There are several companies that do small PCB on the cheap and some will do solder resist for not much more.
That is called solder mask and it can be silkscreened on or applied photographically...that process is called LPI (Liquid Photoimagable Soldermask). Your decision will be based on the thickness of mask you can tolerate. With surface mount there are some issues if the mask is too thick....Like the previous post suggested, just call a local prototype circuit board shop and get a quote. Their engineering department should be able to suggest a product that will work for you. Look under printed and etched circuits in the yellow pages or just do a google search.....good luck, Ross
On Wed, 12 Nov 2003 15:26:45 GMT, "CWatters" Gave us:
No. The solder mask layer is just that. Another physical layer on the board.
It is a photo etched film that basically, but not always and everywhere., follows the pad layout of the board.
There are different colors available, and different materials as well. It is film stock, however. Laminated onto the board, just like the circuit layers are.
On 11 Nov 2003 22:17:24 GMT, snipped-for-privacy@invalid.com (JJ) Gave us:
Raw laminate is usually a yellowish color. It also actually depends on the media involved, such as FR4 or G10.
You can't. Not with the circuit fabrication process you seem to be referring to. What you need to think about is post assembly conformal coating of the board, or full potting (which hinders servicing).
Conformal coating still allows direct access for servicing, whereas fully potted assemblies are harder to service, and require reliable circuits for trouble free operation.
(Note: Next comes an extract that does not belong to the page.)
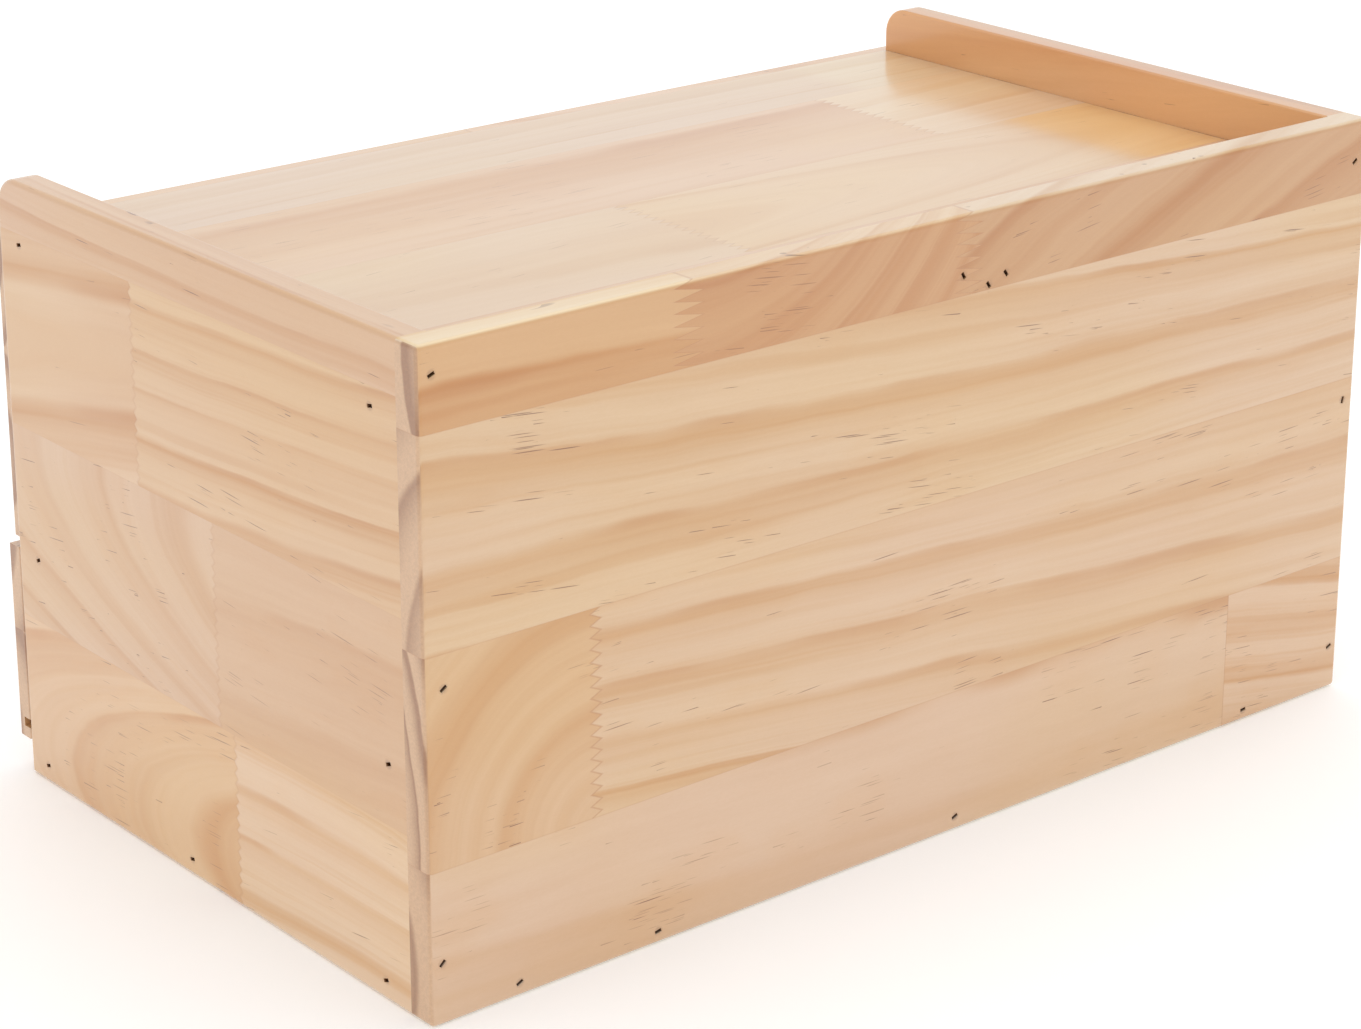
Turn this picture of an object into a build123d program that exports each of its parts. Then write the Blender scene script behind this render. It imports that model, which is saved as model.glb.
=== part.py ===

Yes. Do a search for "Dolph's AC-43"
See above
It is a spray. You apply it drippingly heavy. Let it dry, and apply it again. Let that dry in air for an hour, then bake it at 175F for a couple hours.
Oh yeah... You have to solvent clean the PCB after assembly, but BEFORE any electrolytic caps, OR transformers or chokes go on the board. Then add those mentioned parts, being careful to spot clean the solder flux on the solder joints after each part gets added, before the flux solidifies, as it is easier at this time. Use water soluble solder and flux, not RMA. Use hot 90% IPA ($12 gal) for the solvent step, if you do not have a Pro solvent ("EnSolve" they are like $35 plus a gallon).
After that clean step, you must bake the board out for an hour or so at 175F. As PCB material is hygroscopic (draws water in), you will want to dry it out real good.
The conformal coating will make your assemblies reliable for years.
That's interesting...then why do most PCB companies still have a silk screening area for applying soldermask and legends. I have a good friend that manages the area. It is not the norm anymore since LPI, but they do it on short runs if the customer allows.
Hey, have you ever seen how the PCB shops remove soldermask from an area that it should not be? They used to just scrap out the whole order, but now they use a laser drill and just ablate down to the surface. The customers seem satisfied with buying the boards.....Just an interesting factoid there.....Ross
I'm sorry, that is incorrect too. Legend is also applied with film, nowadays. On an occassion, soldermask and legend are applied the old way, via screen printing....trust me, I spent close to 30 years around that business!